HANOI – Despite the obvious benefits of the Comprehensive and Progressive Agreement for Trans-Pacific Partnership (CPTPP), National Assembly (NA) deputies, at a discussion session today, November 5, expressed their concerns over the ability of local enterprises to take advantage of opportunities ushered in by the pact.


At the discussion session on the CPTPP ratification, NA deputy Vu Tien Loc from Thai Binh Province threw his support behind Party General Secretary and State President Nguyen Phu Trong’s proposal on the early ratification of the CPTPP due to the significant benefits of the deal.

According to Loc, who is also the president of the Vietnam Chamber of Commerce and Industry, Vietnam will have opportunities to expand its trade and investment ties with CPTPP's member countries. Domestic companies can increase their revenues and offer more jobs, contributing to economic growth and the improvement of people's living standards.

In addition, the country will have more partners, reducing its dependence on certain markets.

These opportunities are more valuable amid the fluctuations of the global economy, especially with the escalating trade friction between the U.S. and China.

The CPTPP is also expected to be beneficial for local laborers and helps build brands for made-in-Vietnam products given Vietnam’s commitments under the deal, Loc stated.

NA deputy Tran Hoang Ngan from HCMC agreed with Loc, adding that the CPTPP is a new-generation agreement with high standards in transparency. The comprehensive trade pact covers not only trade and services but also investment, intellectual property, the labor market, small and medium enterprises and State-owned firms.

The CPTPP, whose member economies boast an average gross domestic product per capita of over US$30,000, will help Vietnam improve the quality and safety of its products, increasing their competitiveness.

Apart from the influx of foreign direct investment in recent times, Vietnam can choose strong investors, including those from Canada, Australia and New Zealand, Ngan added.

Low capability to tap free-trade benefits

At the discussion session, many NA deputies agreed that local enterprises have yet to make the most of opportunities brought by the free trade agreements (FTAs) that Vietnam had earlier signed.

According to the General Statistics Office of Vietnam, the country enjoyed a trade surplus of US$2.7 billion in the first half of the year but faced a trade deficit of US$29.1 billion with its FTA partners. The country incurred a total trade deficit of US$26.7 billion and US$32.5 billion with its FTA partners in the first six months of 2016 and 2017, respectively.

Loc said FTAs were expected to bring multiple benefits for Vietnam, but the country might fail to take full advantage of these deals. For example, the country can enjoy only 40% of the benefits from preferential tax policies offered by FTA partners.

Loc proposed issuing mechanisms to enhance the capability of both authorities and enterprises. The policies and legal system should be built in a manner that not only fulfills commitments under the CPTPP but also responds to possible risks and seizes opportunities under the deal.

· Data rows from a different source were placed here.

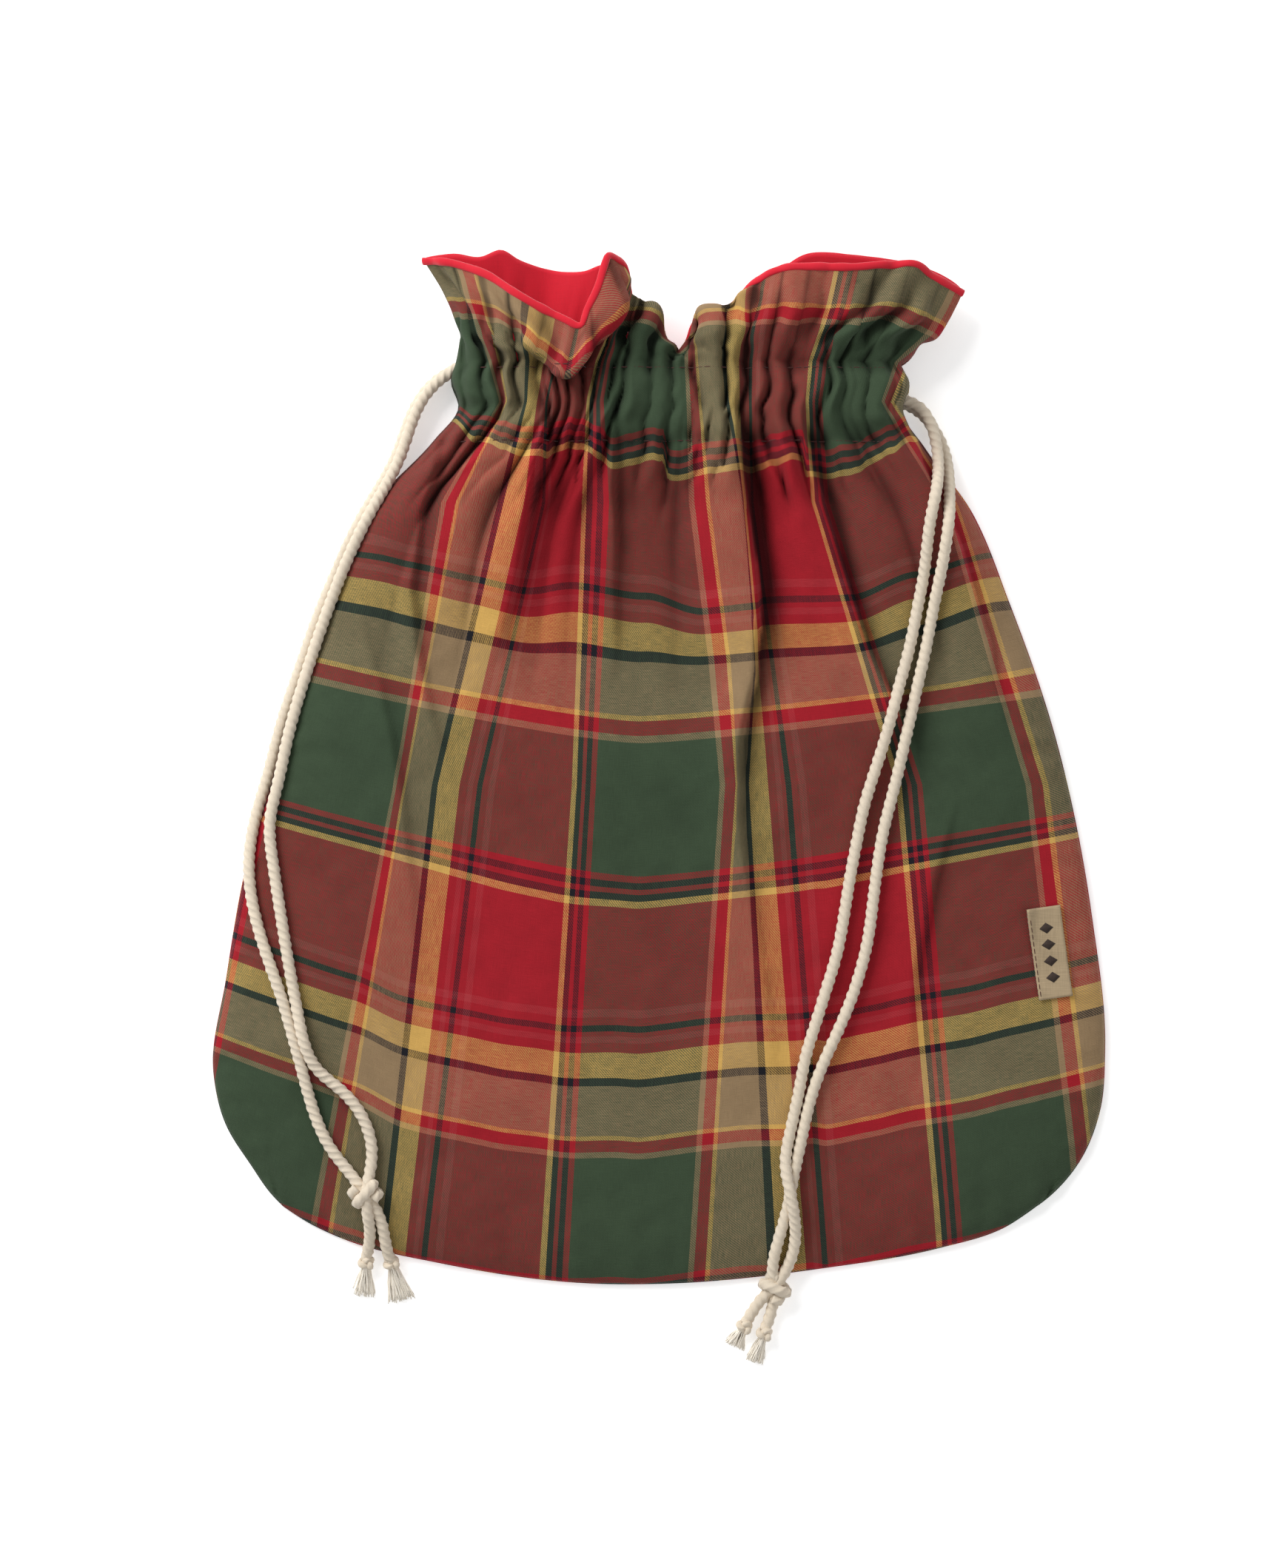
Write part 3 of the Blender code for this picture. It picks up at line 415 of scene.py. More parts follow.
def crumple(x, y, seed):
    """How far the dents raise or lower the cloth."""
    return sum(
        soft_noise(x + slant * y, y, size, seed + k) * height
        for k, (size, height, slant) in enumerate(DENTS)
    )


STITCH_PULL = 0.0008  # how deep a row of stitches lies
STITCH_REACH = 0.0017  # and how far from the row the cloth is drawn in
CHANNEL_RISE = 0.0016  # how far the drawstrings fill out the casing


def casing_pucker(x, y):
    """The rows of stitches pull the cloth in, more at some stitches than at others."""
    pull = 1 + 0.6 * soft_noise(x, y * 0, 0.0035, 17)
    row = CASING_FOOT + 0.0012 * soft_noise(x, y * 0, 0.012, 18)
    pulled = np.exp(-(((y - row) / STITCH_REACH) ** 2))
    channel = ease(row, row + 0.007, y) * (1 - ease(CASING_TOP - 0.009, CASING_TOP, y))
    return channel * CHANNEL_RISE - pulled * STITCH_PULL * pull


# ---------------------------------------------------------------- the cloth coordinates of the tartan


def warp_at(x, y):
    """The warp thread that shows at a place, in repeats."""
    heights, places = (np.array(column) for column in zip(*WARP_PLACES))
    threads = np.array(WARP_THREADS)
    level = np.clip(y, heights[0] - 0.06, heights[-1] + 0.01)
    i = np.clip(np.searchsorted(heights, level, side="right") - 1, 0, len(heights) - 2)
    t = ((level - heights[i]) / (heights[i + 1] - heights[i]))[..., None]
    row = places[i] * (1 - t) + places[i + 1] * t
    k = np.clip((row <= x[..., None]).sum(axis=-1) - 1, 0, len(threads) - 2)
    low = np.take_along_axis(row, k[..., None], -1)[..., 0]
    high = np.take_along_axis(row, k[..., None] + 1, -1)[..., 0]
    return threads[k] + (threads[k + 1] - threads[k]) * (x - low) / (high - low)


def weft_at(x, y):
    """The weft thread that shows at a place, in repeats."""
    on_left = x < WEFT_MIDDLE
    to_seam = np.where(on_left, (WEFT_MIDDLE - x) / WEFT_REACH[0], (x - WEFT_MIDDLE) / WEFT_REACH[1])
    bow = np.where(on_left, ramp(WEFT_BOW, y, 1), ramp(WEFT_BOW, y, 2))
    rise = bow * np.clip(to_seam, 0, 1.1) ** 1.35
    waves = ramp(WEFT_WAVES, x) * ease(0.085, 0.117, y) * (1 - ease(0.135, 0.158, y))
    waves += ramp(WEFT_SAGS, x) * ease(0.026, 0.062, y) * (1 - ease(0.085, 0.112, y))
    waves += ramp(WEFT_DROPS, x) * (1 - ease(-0.080, -0.030, y))
    bend = soft_noise(x, y * 0, 0.006, 21) + 0.6 * soft_noise(x, y * 0, 0.0027, 22)
    folded = WEFT_SCALLOP * bend * ease(0.095, 0.125, y)
    threads, places = np.array(WEFT_PLACES).T
    return np.interp(y - rise - waves - folded, places / 1000, threads)


# ---------------------------------------------------------------- meshes


def hollows(level):
    """How deep each point of a grid of levels lies in a crease, from 0 to 1, as the mask for the shade
    painted into the creases.
    """
    around = level.copy()
    for _ in range(CREASE_SHADE_REACH):
        around[1:-1] = (around[:-2] + 2 * around[1:-1] + around[2:]) / 4
        around[:, 1:-1] = (around[:, :-2] + 2 * around[:, 1:-1] + around[:, 2:]) / 4
    return np.clip((around - level) / CREASE_SHADE_DEPTH, 0, 1)


def object_from(name, points, faces, uvs=None):
    """A smooth-shaded object in the scene, with a place on the cloth for each point if uvs says so."""
    mesh = bpy.data.meshes.new(name)
    mesh.from_pydata(np.asarray(points).tolist(), [], [list(map(int, face)) for face in faces])
    if uvs is not None:
        layer = mesh.uv_layers.new(name="cloth")
        corners = np.zeros(len(mesh.loops), np.int32)
        mesh.loops.foreach_get("vertex_index", corners)
        layer.data.foreach_set("uv", np.asarray(uvs, np.float32)[corners].ravel())
    mesh.shade_smooth()
    made = bpy.data.objects.new(name, mesh)
    bpy.context.collection.objects.link(made)
    return made


def grid_faces(rows, columns):
    """The four-cornered faces of a grid of points."""
    index = np.arange(rows * columns).reshape(rows, columns)
    corners = [index[:-1, :-1], index[:-1, 1:], index[1:, 1:], index[1:, :-1]]
    return np.stack(corners, axis=-1).reshape(-1, 4)


def tube_faces(rings, sides, start=0, turned=False):
    """The faces of a closed tube of rings of points, numbered from start. Turned is for rings whose points
    run the other way round."""
    index = start + np.arange(rings * sides).reshape(rings, sides)
    if turned:
        index = index[:, ::-1]
    wrapped = np.roll(index, -1, axis=1)
    walls = np.stack([index[:-1], index[1:], wrapped[1:], wrapped[:-1]], axis=-1).reshape(-1, 4)
    return [*walls.tolist(), index[0].tolist(), index[-1][::-1].tolist()]


def sheet_object(name, points, uvs, thickness, crease_shade=None):
    """A sheet of cloth over a grid of points, (rows, columns, 3), given thickness on its far side."""
    rows, columns = points.shape[:2]
    made = object_from(name, points.reshape(-1, 3), grid_faces(rows, columns), uvs.reshape(-1, 2))
    # The painted crease shade, if given, goes on as a point attribute that darkens the tartan's colour.
    if crease_shade is not None:
        layer = made.data.attributes.new("crease_shade", "FLOAT", "POINT")
        layer.data.foreach_set("value", crease_shade.astype(np.float32).ravel())
    solid = made.modifiers.new("thickness", "SOLIDIFY")
    solid.thickness = thickness
    solid.offset = -1
    return made


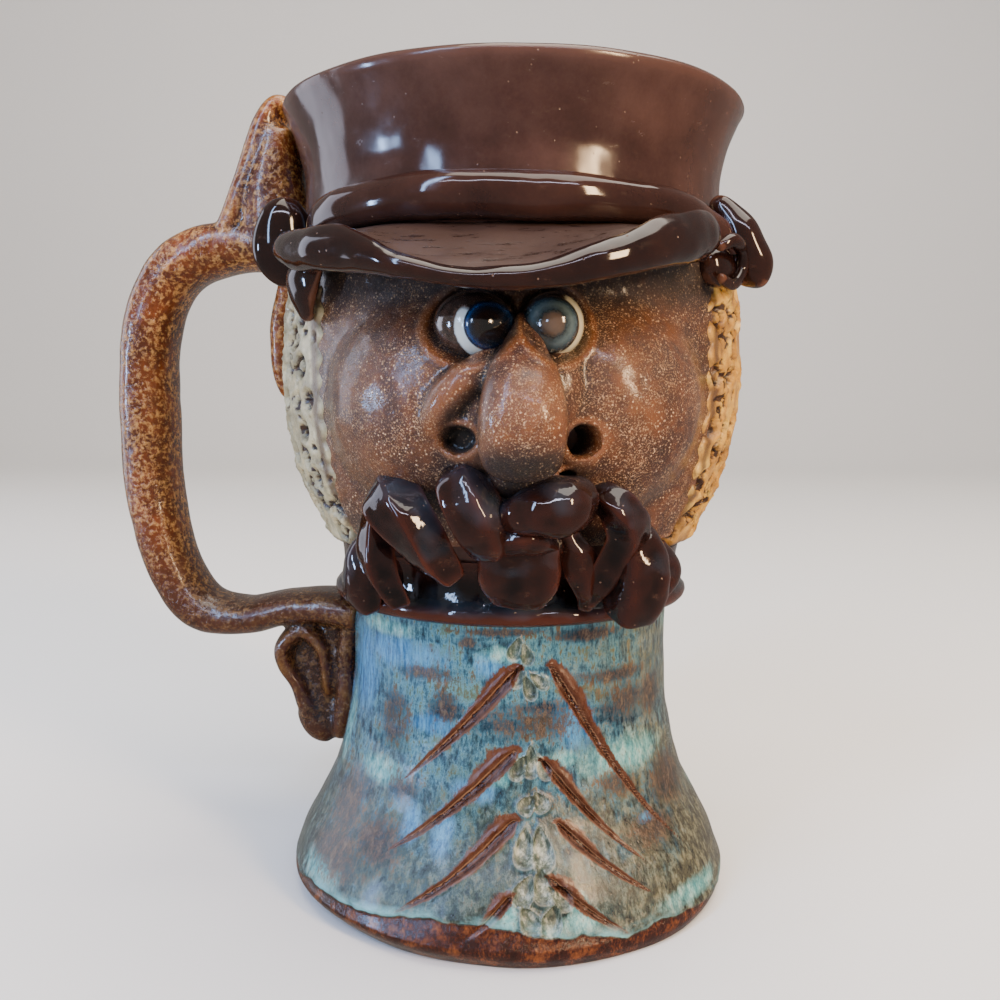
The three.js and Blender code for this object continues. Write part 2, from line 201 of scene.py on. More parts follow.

Loc noted that Vietnam intended to issue a decree on preferential policies for import-export taxes but has yet to draw up plans to offset the State budget revenue shortfall, boost public-private partnerships and prevent tax evasion and transfer pricing.

Meanwhile, NA deputy Bui Sy Loi from Thanh Hoa Province noted that the CPTPP, according to the Government, would leave positive impacts on the food, tobacco, textile-garment, chemical and plastics sectors. However, these sectors use a large number of workers, so they find it hard to improve labor productivity.

He suggested amending both the Labor and Trade Union Laws.

According to Deputy Prime Minister and Minister of Foreign Affairs Pham Binh Minh, the CPTPP does not include requirements for the labor market but highlights labor standards stipulated in the International Labor Organization’s statement, issued in 1998.

Accordingly, foreign enterprises are allowed to establish labor unions, which must comply with the laws of host countries with the purpose of protecting laborers’ legitimate rights and interests.